Dès qu’il est constaté que la seiziéme année de Clovis revient à l’année quatre cens quatre-vingt-dix-sept de l’ère chrétienne, il est clair que ce fut dans cette derniere année que les Armoriques et les troupes Romaines qui gardoient la Loire se soumirent à Clovis. En effet la chartre associe la date du baptême de Clovis, ainsi que la date de ces deux autres évenemens, avec la seiziéme année du regne de Clovis, en énonçant que la supplication du S. Homme Jean, laquelle donnoit lieu à l’expedition de cet acte, avoit été faite l’année premiere d’après le baptême de Clovis, et d’après la soumission des Gaulois. Suivant la narration de Procope, la capitulation des troupes Romaines avec Clovis, a dû suivre de près la réduction des Armoriques à l’obéïssance de ce prince.

Il est vrai qu’on pourroit faire sur ce point-là une difficulté en disant ; selon la date apposée à la chartre, elle est du vingt-neuviéme decembre de l’année quatre cens quatre-vingt-dix-sept. Or ce jour-là l’on ne devoit plus compter la premiere, mais la seconde année d’après le baptême de Clovis, puisque Clovis reçut ce sacrement le vingt-cinquiéme decembre de l’année quatre cens quatre-vingt-seize. On pourroit faire plusieurs réponses à cette difficulté, mais je me contenterai d’en alleguer une. C’est qu’il y a si peu de tems entre le vingt-cinquiéme et le vingt-neuviéme de decembre, qu’il se peut très-bien faire que saint Jean De Reomay eût mis son monastére sous la protection du roi des Francs quelques jours avant Noël, et que cependant l’acte qu’il demandoit ne lui ait été expedié que le premier jour ouvrable après Noël ; c’est-à-dire, le vingt-neuviéme decembre.
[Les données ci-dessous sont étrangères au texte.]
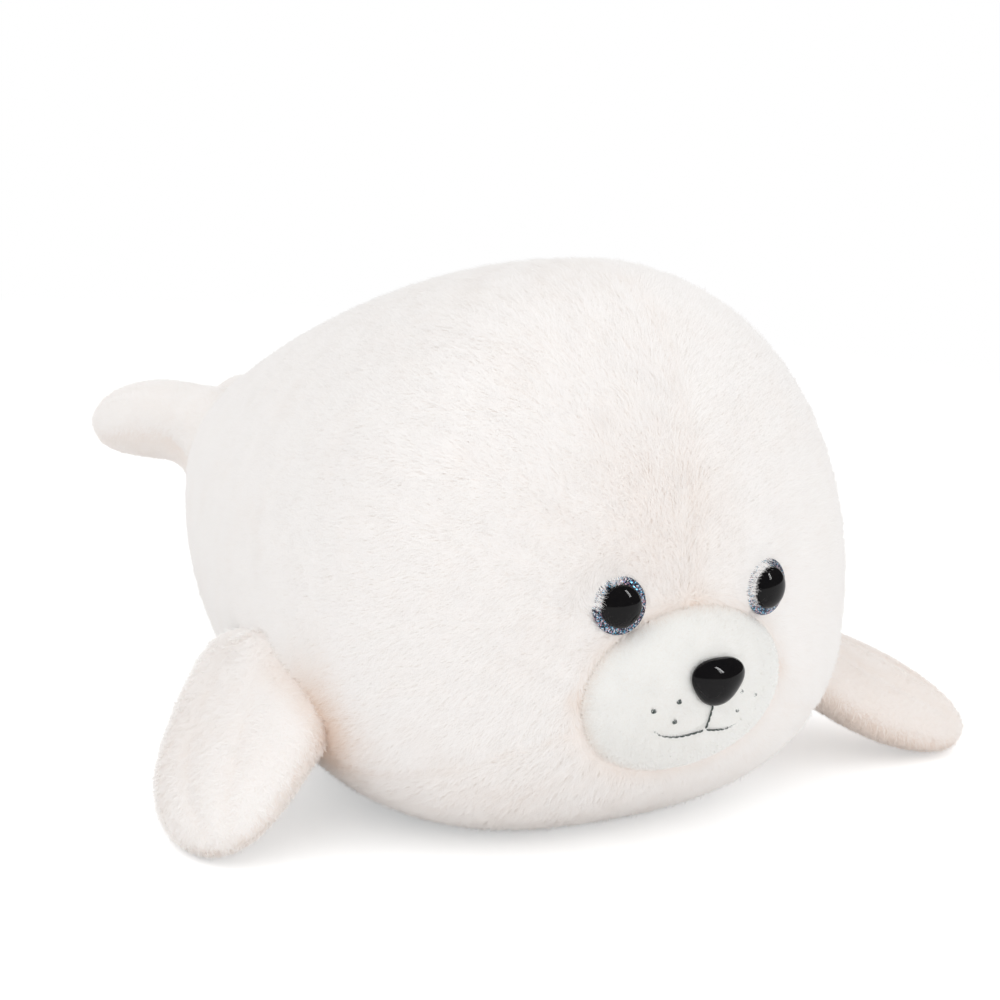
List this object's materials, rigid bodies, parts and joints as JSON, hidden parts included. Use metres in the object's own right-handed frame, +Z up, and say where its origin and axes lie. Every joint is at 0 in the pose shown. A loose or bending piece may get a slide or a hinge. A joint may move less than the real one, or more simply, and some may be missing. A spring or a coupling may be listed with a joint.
{
  "type": "plush seal",
  "caption": "Stuffed toy seal lying on its belly, with an egg-shaped body of cream plush, a raised muzzle, black nose, glitter-ringed eyes, splayed front flippers and a pair of hind flippers.",
  "frame": {"origin": "bottom centre of the bounding box, on the surface that the belly rests on", "axes": "+Z up, the seal faces -Y, +X towards the seal's own left. The body's plane of symmetry is parallel to YZ, 21 mm to the right of the origin, because the left front flipper reaches out further than the right one"},
  "size_m": [0.4156, 0.4928, 0.2418],
  "materials": {
    "cream_plush": "dense short pile",
    "white_short_plush": "very short pile",
    "stuffing": "polyester fibre fill",
    "glossy_black": "polished",
    "glitter": "glitter under gloss",
    "dark_thread": "embroidery thread",
    "clear_plastic": "moulded"
  },
  "bodies": {
    "root": {"belly_panel": "cream_plush", "body_side_left": "cream_plush", "body_side_right": "cream_plush", "body_stuffing": "stuffing", "eye_left": "glossy_black", "eye_left_washer": "clear_plastic", "eye_right": "glossy_black", "eye_right_washer": "clear_plastic", "eye_ring_left": "glitter", "eye_ring_right": "glitter", "front_flipper_left_lower_panel": "cream_plush", "front_flipper_left_stuffing": "stuffing", "front_flipper_left_upper_panel": "cream_plush", "front_flipper_right_lower_panel": "cream_plush", "front_flipper_right_stuffing": "stuffing", "front_flipper_right_upper_panel": "cream_plush", "hind_flipper_left_lower_panel": "cream_plush", "hind_flipper_left_stuffing": "stuffing", "hind_flipper_left_upper_panel": "cream_plush", "hind_flipper_right_lower_panel": "cream_plush", "hind_flipper_right_stuffing": "stuffing", "hind_flipper_right_upper_panel": "cream_plush", "mouth_stitch_left": "dark_thread", "mouth_stitch_right": "dark_thread", "mouth_stitch_upright": "dark_thread", "muzzle_panel": "white_short_plush", "nose": "glossy_black", "nose_washer": "clear_plastic", "whisker_knot_left_1": "dark_thread", "whisker_knot_left_2": "dark_thread", "whisker_knot_left_3": "dark_thread", "whisker_knot_right_1": "dark_thread", "whisker_knot_right_2": "dark_thread", "whisker_knot_right_3": "dark_thread"}
  },
  "joints": []
}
En attribuant ce que dit notre chartre de la soumission des Gaulois, à la soumission des Armoriques, et des troupes Romaines, deux évenemens assez importans pour en faire une espece d’époque, puisque Procope dit formellement que ce fut au premier que les Francs eurent la principale obligation de leur agrandissement, notre chartre n’est plus exposée à aucune contradiction, elle n’est plus sujette aux soupçons qui tombent sur les actes anciens qu’on ne sçauroit expliquer que par des interprétations ou forcées ou purement arbitraires. Aussi toutes les contradictions que la chartre dont il s’agit peut avoir reçûës venoient-elles de ce que ce diplome avoit été mal expliqué, parce qu’on avoit supposé que la phrase, la soumission des Gaulois, fût rélative à des évenemens qui certainement ne sont point arrivés la premiere année après le baptême de Clovis, ni par consequent la seiziéme année après son avenement à la couronne des Saliens.

En effet, les notes dont le Pere Rouyer, qui autant que je puis le sçavoir, est le premier éditeur de cette chartre, a bien voulu l’accompagner, se trouvent plus propres à faire douter de son autenticité qu’à la prouver, parce que cet auteur faute d’avoir connu à quels événemens de la vie de Clovis, il falloit appliquer la phrase la premiere année d’après la soumission des Gaulois, en fait une application qui n’est point soutenable d’autant qu’elle est contredite par la chronologie. Or une chartre mal expliquée passe aisément pour une chartre fausse.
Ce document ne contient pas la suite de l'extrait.